CAD and scene scripts
>>>>>
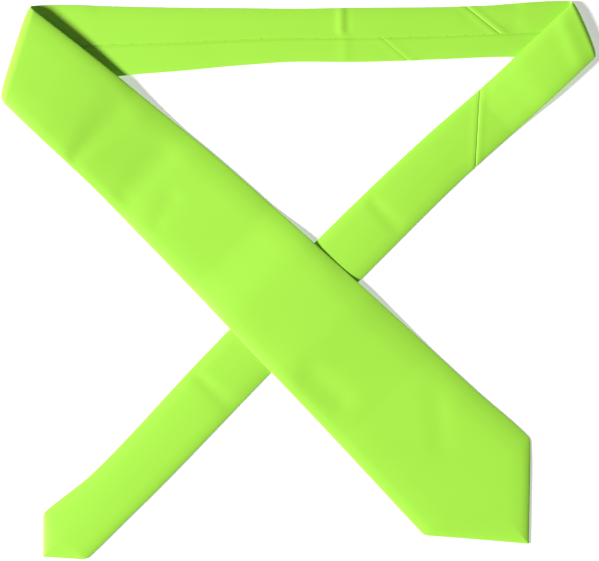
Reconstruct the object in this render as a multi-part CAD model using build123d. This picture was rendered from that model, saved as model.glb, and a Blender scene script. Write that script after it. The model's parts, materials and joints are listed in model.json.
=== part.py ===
from build123d import *
import os
from math import atan2, cos, degrees, hypot, radians, sin

# A necktie lying flat, in millimetres. +Z is up and the tie rests on z = 0.
# The neck band runs across the top, back up. It rolls over at both ends: at the
# left it returns as the wide blade, at the right as the narrow tail, both front
# up, and the blade passes over the tail. Headings are degrees from +X towards +Y.

# Cloth and filling
tie_thickness = 3.2
cloth = 0.45
tipping_cloth = 0.3
label_cloth = 0.3
thread = 0.4
back_slit = 0.6
body_gap = 0.3

# Fold rolls, as gaps between the band and the limb that comes back over it
left_roll_gap = 7.0
right_roll_gap = 2.0

# Fold lines: centre of the roll's axis, heading of the axis, length of the axis
left_fold_centre = (-192.8, 159.7)
left_fold_heading = 72.4
left_fold_length = 63.0
right_fold_centre = (197.3, 175.7)
right_fold_heading = 113.4
right_fold_length = 38.0

# Neck band: stations from left to right, then the widths there
band_left_centre = (-126.7, 168.2)
band_left_width = 49.0
band_middle_centre = (-19.7, 172.2)
band_middle_width = 38.2
band_right_centre = (110.3, 174.7)
band_right_width = 36.6
band_seam_offset = 2.0

# Blade: middle station, then the shoulders of its point, then the point
blade_middle_centre = (-17.6, -2.8)
blade_middle_heading = -46.0
blade_middle_width = 85.8
blade_shoulder_centre = (124.3, -143.1)
blade_shoulder_heading = -47.6
blade_shoulder_width = 100.2
blade_point_length = 53.3

# Tail: stations below the band and below the crossing, then its point
tail_upper_centre = (166.5, 142.7)
tail_upper_heading = 221.7
tail_upper_width = 35.5
tail_middle_centre = (37.6, 24.6)
tail_middle_heading = 223.8
tail_middle_width = 40.9
tail_shoulder_centre = (-164.2, -178.8)
tail_shoulder_heading = 223.2
tail_shoulder_width = 43.9
tail_point_length = 20.6

# How high the limbs ride, and how long they take to come down to the table
blade_lift_at_band_edge = 4.0
tail_lift_at_band_edge = 0.7
blade_landing_length = 62.0
tail_landing_length = 45.0
crossing_ramp_length = 45.0

# Bias seams: the front's line, and where the two back flaps meet the slit
neck_seam_top = (117.3, 193.2)
neck_seam_bottom = (75.3, 155.7)
neck_seam_upper_flap_x = 137.3
neck_seam_lower_flap_x = 61.3
tail_seam_top = (127.9, 133.7)
tail_seam_bottom = (123.5, 78.7)
seam_width = 0.5

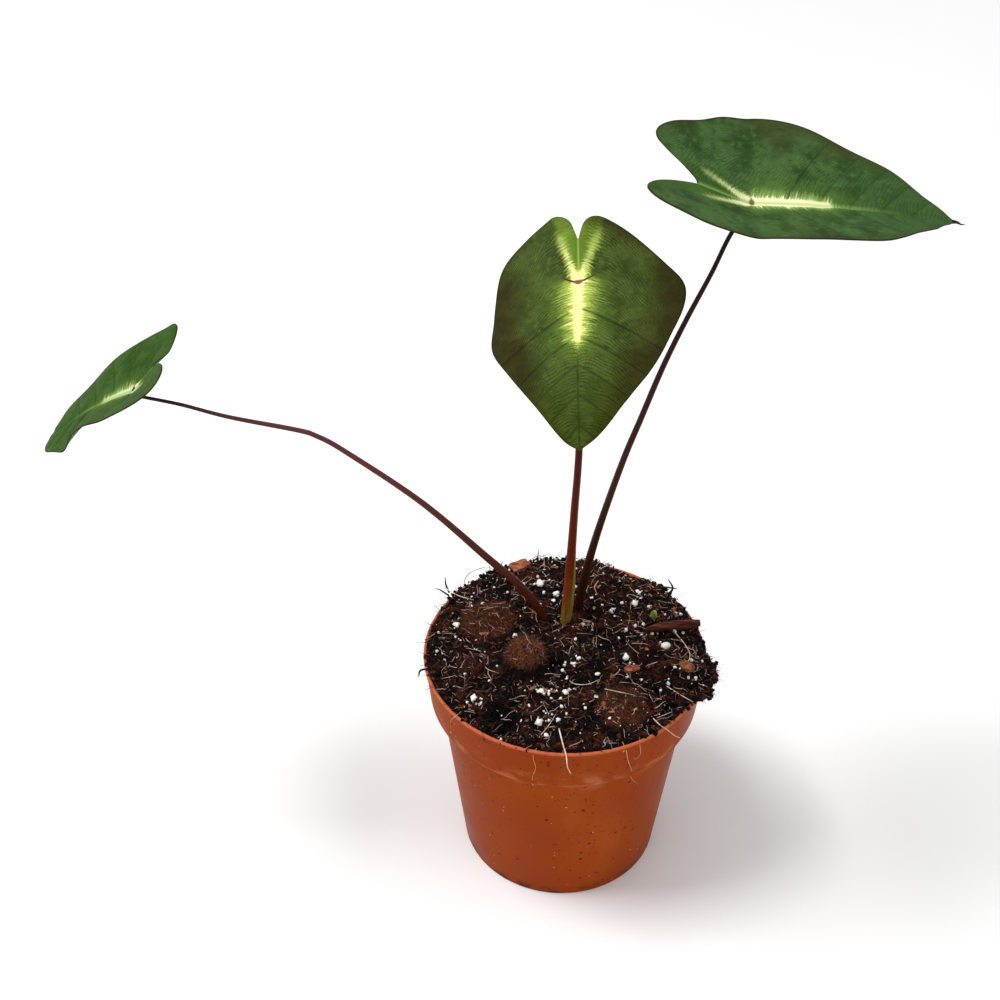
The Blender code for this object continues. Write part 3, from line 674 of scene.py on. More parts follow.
<<<<<
YOUR GOAL → Give back the listing exactly, please, from its first line to the line containing "from math import", inclusive, and nothing past that line.

OUTPUT OF THE EXERCISE →
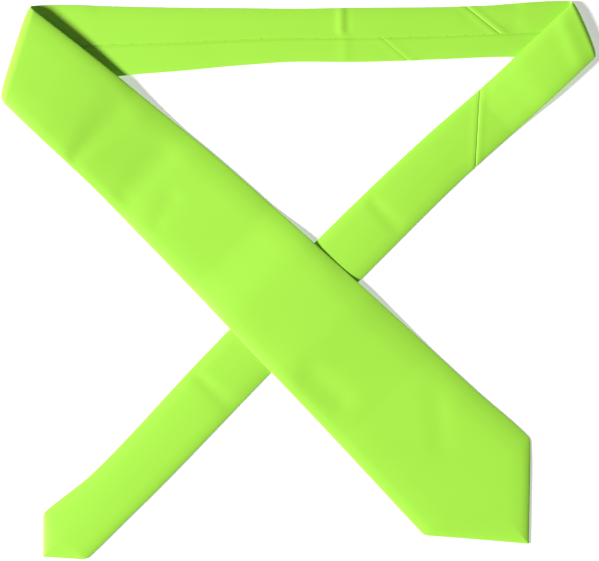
Reconstruct the object in this render as a multi-part CAD model using build123d. This picture was rendered from that model, saved as model.glb, and a Blender scene script. Write that script after it. The model's parts, materials and joints are listed in model.json.
=== part.py ===
from build123d import *
import os
from math import atan2, cos, degrees, hypot, radians, sin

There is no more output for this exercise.